これから日没までの30分、再度のクルージングを楽しむのです。
隅田公園(台東区側)を駆け抜けて桜橋(隅田川にかかるX字の人道橋)を渡って墨田区側へ。スカイツリーに向かってまっすぐ走り出します。
前半に走った港区の街並みが微妙に違う墨田区の街並み、その中に大きく聳えるスカイツリー。
「そういえば、今日は東京タワーの下も通ったし、ダブルツリー散走だね」
という声が聞こえてきました。確かにそうだ!
スカイツリーの真下は、夏祭りの様相。それを横目に、そしてスカイツリーを見上げながら、方向転換して浅草を目指します。後にスカイツリーを背負いながら正面に近づいてくるのは、浅草の隠れた(隠れてない!)ランドマーク、通称「う●○ビル」。
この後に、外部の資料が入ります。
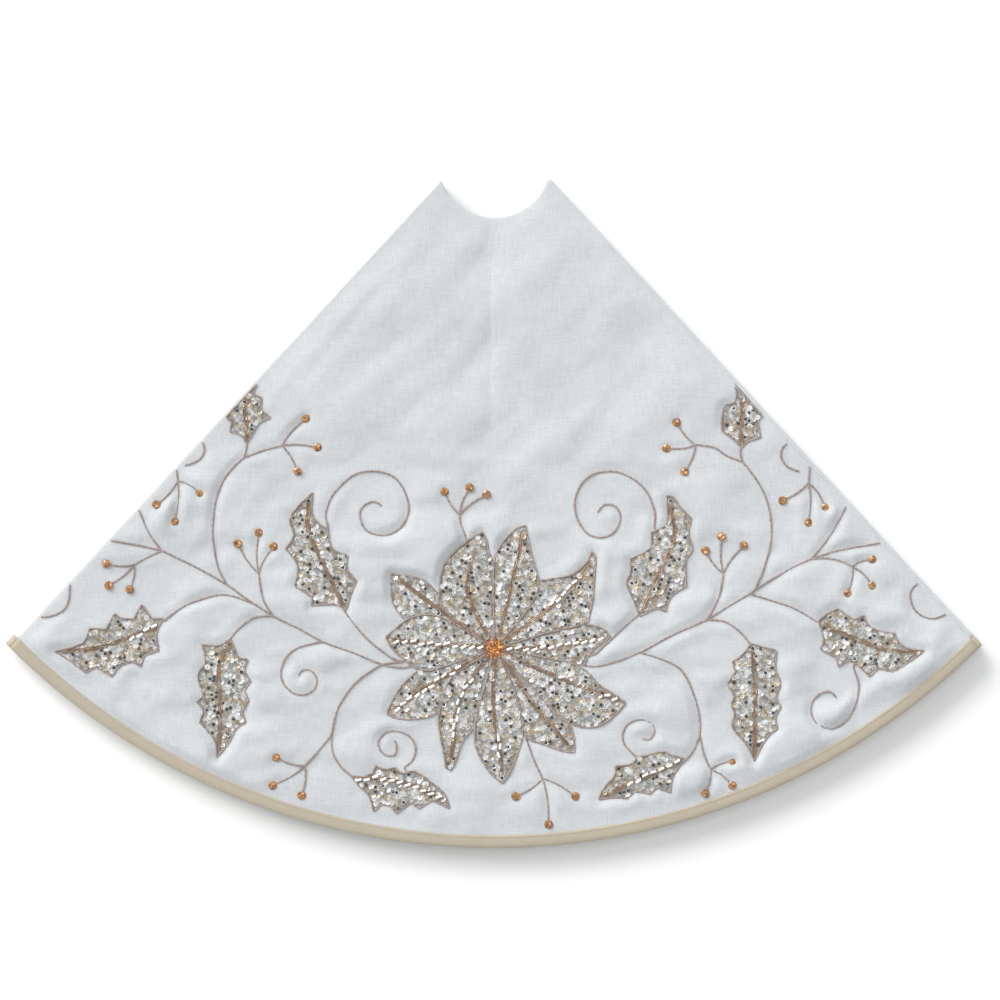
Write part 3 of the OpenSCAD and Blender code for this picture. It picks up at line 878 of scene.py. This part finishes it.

黄金の炎をデザインしたこのオブジェが、夕日に照らされてキラキラと輝いているのです!
この輝きにはスカイツリーも東京タワーも勝てん。
「これを見たら雷門も印象に残りませんよ」
と冗談で言っていたのに、この先で通った雷門の印象が、本当に全くない筆者なのでした。
TX浅草駅に接続する駐輪場に自転車をとめて、ここからは徒歩。合羽橋方面に向かうのに、最初逆方向に歩いてしまいちょっと時間をロス。気を取り直してこの日のお店「盃屋 かづち」に向かいます。
古い呉服屋さんを改装した古民家居酒屋。狭い階段を上がった2階の和室の奥の部屋。他の団体さんもすでに飲み始めている部屋の一角に陣取ります。まずは乾杯から。
シンプルながら素材がよく、ひと工夫が加えられたおつまみが次々と運ばれてきます。「あ、これ、やってみよう!」と思える意外なアイデアメニューもあったり。
同時に様々な話題の花が咲きます。食事がやっと一段落した頃に、ちょうどお店もラストオーダー。
お店の外で記念撮影をしたあと、電車の駅を目指して夜の浅草を散歩したのでした。